Another part of Brookdale’s turnaround strategy is anchored in shrinking its overall portfolio and re-balancing it from leased properties to more owned assets.
As of March 31, 2019, Brookdale’s senior housing portfolio included 844 communities, down significantly from the 1,010 properties it had in the summer of 2018. In the first quarter of this year, the company sold six communities for $29.5 million, terminated the lease on one community and transitioned 41 other managed communities to new operators.
“We executed on moving previously identified communities to new operators,” said Steve Swain, executive vice president and CFO for Brookdale. “On average, we transitioned one community every other day.”

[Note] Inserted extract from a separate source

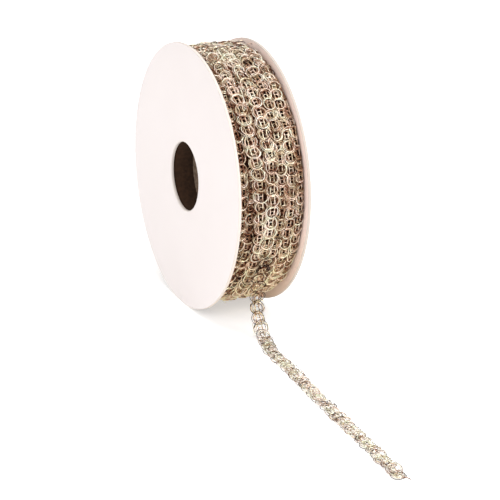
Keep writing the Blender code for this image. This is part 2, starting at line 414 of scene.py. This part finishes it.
def tube_set(curve, radius, sides, closed, tone):
    """Points, quads, UVs and tones of the tubes round many curves; UV u runs along in mm."""
    count, steps = curve.shape[:2]
    points = yarn_tubes(curve, radius, sides, closed).reshape(-1, 3)
    one = grid_faces(steps, sides, closed, True)
    if not closed:
        # Each end is closed by quads over its ring, one on four sides and two on six
        fans = np.array([[0, k + 1, k + 2, k + 3] for k in range(0, sides - 2, 2)])
        one = np.concatenate([one, fans, fans[:, ::-1] + (steps - 1) * sides])
    quads = (np.arange(count)[:, None, None] * steps * sides + one).reshape(-1, 4)
    length = np.linalg.norm(np.diff(curve, axis=1), axis=-1).sum(axis=1).mean() / MM
    row = one // sides
    col = one % sides
    u = row / steps * length
    v = col / sides
    # The last ring's quads join the first, so their far corners take the next value up
    u = np.where((row == 0) & (row.max(axis=1, keepdims=True) > 1), length, u)
    v = np.where((col == 0) & (col.max(axis=1, keepdims=True) > 1), 1.0, v)
    uv = np.broadcast_to(np.stack([u, v], -1), (count,) + u.shape + (2,)).reshape(-1, 2)
    tones = np.repeat(np.broadcast_to(tone, count), len(one))
    return points, quads, uv, tones


def join_sets(sets):
    """One set of points, quads, UVs and tones from several."""
    start = np.cumsum([0] + [len(s[0]) for s in sets[:-1]])
    points = np.concatenate([s[0] for s in sets])
    quads = np.concatenate([s[1] + n for s, n in zip(sets, start)])
    return points, quads, np.concatenate([s[2] for s in sets]), np.concatenate([s[3] for s in sets])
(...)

Brookdale expects it will terminate more management arrangements over the next year, including interim management arrangements on formerly leased or owned communities and management arrangements on former ventures in which it has sold its interest.
Looking ahead, Baier cautioned that many of the industry pressures which have buffeted Brookdale’s operations will persist for now. But there is perhaps good news on the horizon, especially if absorption exceeds new supply later this year.
“We do expect that the economic conditions will get better, but I do want to remind you that we are impacted by new competition for 12 months after a new competitor opens,” Baier said. “So, the deliveries that hit us during 2018 and the new deliveries that we see in 2019 will be with us for 12 months.”
Historically, seasonality has dictated that Brookdale’s occupancy sags in the second quarter of the year, with rates then turning positive by June or July. But there is still some uncertainty surrounding whether that trend might play out the same way this year.
“What I’m not sure about is, we had a longer and later flu season this year,” Baier said. “While we were happy that our death rate was down, year-over-year, I do think the flu could have some impact on Q2.”